Brief =>
Can you quote, word for word, every line from the first line of the records below through the line containing "radii, tones, 5)", and nothing else?

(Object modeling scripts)

= = =

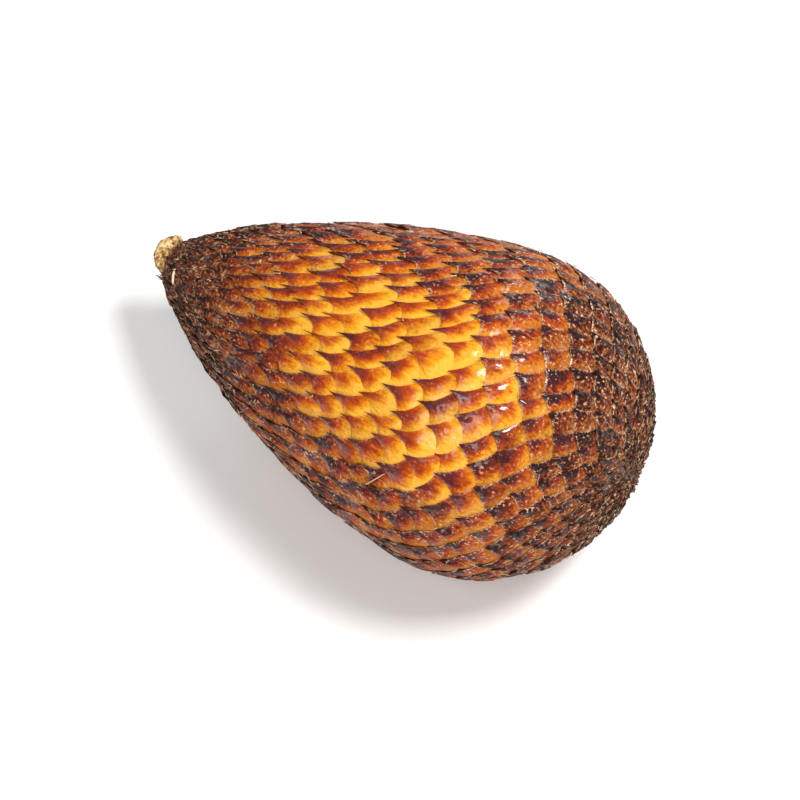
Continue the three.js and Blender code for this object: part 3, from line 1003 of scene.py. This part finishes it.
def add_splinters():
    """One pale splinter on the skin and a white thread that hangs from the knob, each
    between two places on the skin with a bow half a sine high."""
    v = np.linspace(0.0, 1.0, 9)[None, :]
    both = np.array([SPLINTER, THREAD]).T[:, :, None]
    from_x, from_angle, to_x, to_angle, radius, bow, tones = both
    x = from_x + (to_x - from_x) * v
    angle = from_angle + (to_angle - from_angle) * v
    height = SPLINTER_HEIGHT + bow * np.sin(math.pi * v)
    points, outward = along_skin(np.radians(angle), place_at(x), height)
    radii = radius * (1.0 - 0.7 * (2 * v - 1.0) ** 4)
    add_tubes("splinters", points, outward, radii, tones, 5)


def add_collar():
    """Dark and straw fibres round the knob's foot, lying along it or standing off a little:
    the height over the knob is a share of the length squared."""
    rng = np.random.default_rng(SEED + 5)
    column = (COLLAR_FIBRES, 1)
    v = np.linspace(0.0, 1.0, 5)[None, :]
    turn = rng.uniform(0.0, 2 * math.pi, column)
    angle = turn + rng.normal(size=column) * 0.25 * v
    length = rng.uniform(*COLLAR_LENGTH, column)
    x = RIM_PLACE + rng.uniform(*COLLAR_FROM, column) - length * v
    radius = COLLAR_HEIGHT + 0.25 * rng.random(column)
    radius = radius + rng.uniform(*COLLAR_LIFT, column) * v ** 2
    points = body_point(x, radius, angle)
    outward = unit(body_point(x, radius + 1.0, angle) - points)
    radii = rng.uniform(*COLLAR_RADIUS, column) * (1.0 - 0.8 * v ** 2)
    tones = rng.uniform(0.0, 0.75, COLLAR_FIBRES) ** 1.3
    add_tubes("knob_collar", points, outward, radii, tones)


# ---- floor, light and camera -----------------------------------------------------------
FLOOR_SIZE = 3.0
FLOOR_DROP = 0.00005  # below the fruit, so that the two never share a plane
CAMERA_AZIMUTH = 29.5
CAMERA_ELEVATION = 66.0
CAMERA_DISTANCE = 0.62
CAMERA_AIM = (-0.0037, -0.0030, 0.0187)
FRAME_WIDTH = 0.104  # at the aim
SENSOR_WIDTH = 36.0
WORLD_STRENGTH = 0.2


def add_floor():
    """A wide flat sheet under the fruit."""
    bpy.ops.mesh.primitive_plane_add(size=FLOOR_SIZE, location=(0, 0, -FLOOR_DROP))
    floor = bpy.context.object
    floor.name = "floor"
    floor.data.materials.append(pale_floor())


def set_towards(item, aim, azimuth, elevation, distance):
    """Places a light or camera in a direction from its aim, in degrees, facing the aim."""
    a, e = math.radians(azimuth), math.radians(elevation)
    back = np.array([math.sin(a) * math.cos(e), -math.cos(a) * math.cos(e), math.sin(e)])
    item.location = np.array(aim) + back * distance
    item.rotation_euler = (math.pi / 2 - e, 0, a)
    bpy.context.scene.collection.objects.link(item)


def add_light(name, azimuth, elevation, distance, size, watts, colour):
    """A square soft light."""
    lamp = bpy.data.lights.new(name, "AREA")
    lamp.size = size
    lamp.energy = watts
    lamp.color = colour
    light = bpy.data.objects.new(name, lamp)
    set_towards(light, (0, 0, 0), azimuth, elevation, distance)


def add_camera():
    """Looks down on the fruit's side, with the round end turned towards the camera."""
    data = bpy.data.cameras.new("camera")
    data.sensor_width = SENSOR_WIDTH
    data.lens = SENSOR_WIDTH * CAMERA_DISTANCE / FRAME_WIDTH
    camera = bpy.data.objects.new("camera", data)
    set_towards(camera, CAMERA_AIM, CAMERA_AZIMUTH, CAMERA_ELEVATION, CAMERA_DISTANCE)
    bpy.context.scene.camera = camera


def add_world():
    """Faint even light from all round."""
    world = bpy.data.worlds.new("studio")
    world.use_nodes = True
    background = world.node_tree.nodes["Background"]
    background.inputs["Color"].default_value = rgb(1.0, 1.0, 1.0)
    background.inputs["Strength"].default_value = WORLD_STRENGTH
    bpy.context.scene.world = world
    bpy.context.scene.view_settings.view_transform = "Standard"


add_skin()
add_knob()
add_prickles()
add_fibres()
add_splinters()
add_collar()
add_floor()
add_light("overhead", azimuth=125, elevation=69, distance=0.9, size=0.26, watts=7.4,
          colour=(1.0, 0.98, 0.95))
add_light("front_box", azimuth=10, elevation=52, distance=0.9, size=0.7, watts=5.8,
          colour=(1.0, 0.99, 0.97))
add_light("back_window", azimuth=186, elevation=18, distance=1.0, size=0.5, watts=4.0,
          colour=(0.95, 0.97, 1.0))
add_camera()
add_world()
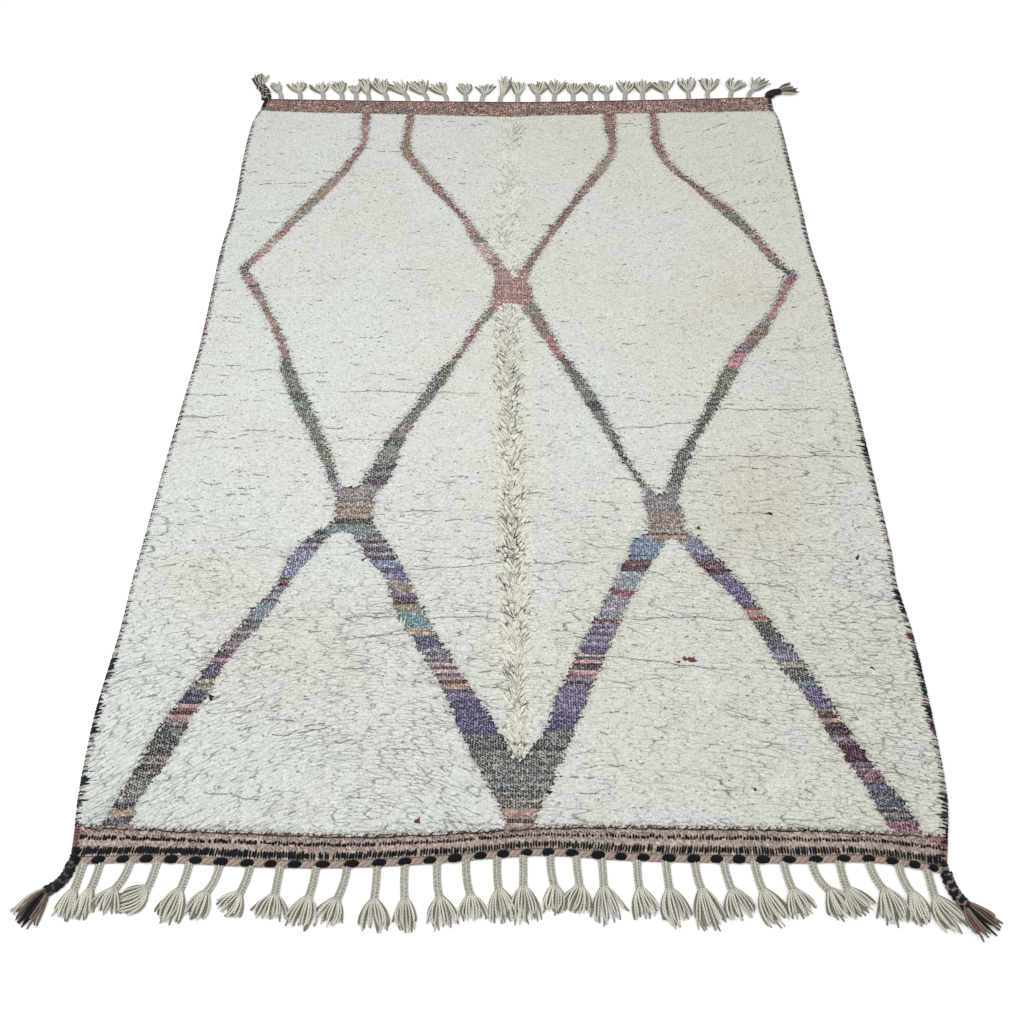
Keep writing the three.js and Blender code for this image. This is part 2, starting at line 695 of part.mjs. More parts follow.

= = =

Full solution =>
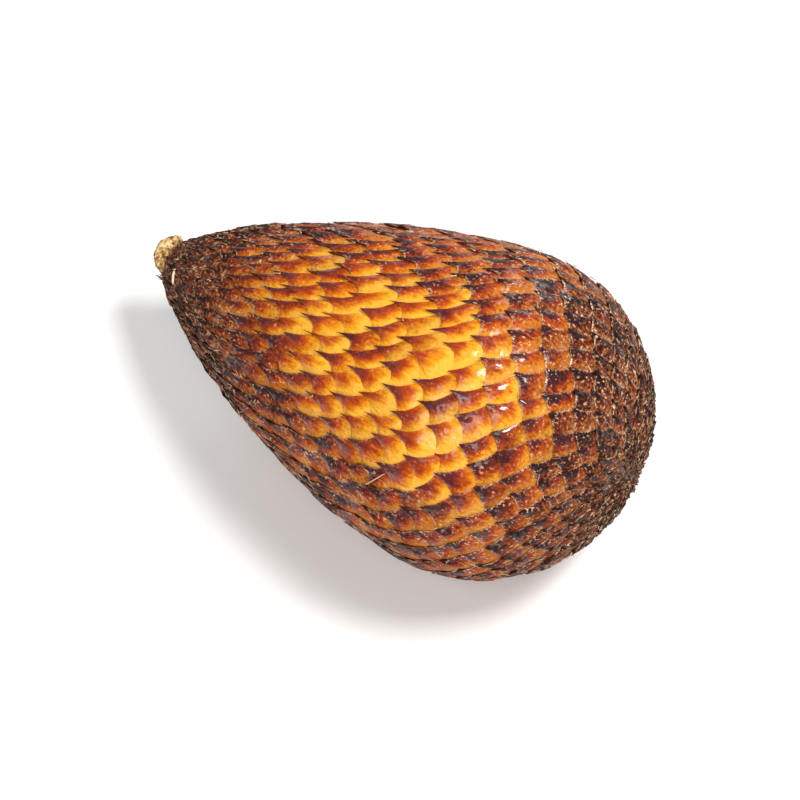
Continue the three.js and Blender code for this object: part 3, from line 1003 of scene.py. This part finishes it.
def add_splinters():
    """One pale splinter on the skin and a white thread that hangs from the knob, each
    between two places on the skin with a bow half a sine high."""
    v = np.linspace(0.0, 1.0, 9)[None, :]
    both = np.array([SPLINTER, THREAD]).T[:, :, None]
    from_x, from_angle, to_x, to_angle, radius, bow, tones = both
    x = from_x + (to_x - from_x) * v
    angle = from_angle + (to_angle - from_angle) * v
    height = SPLINTER_HEIGHT + bow * np.sin(math.pi * v)
    points, outward = along_skin(np.radians(angle), place_at(x), height)
    radii = radius * (1.0 - 0.7 * (2 * v - 1.0) ** 4)
    add_tubes("splinters", points, outward, radii, tones, 5)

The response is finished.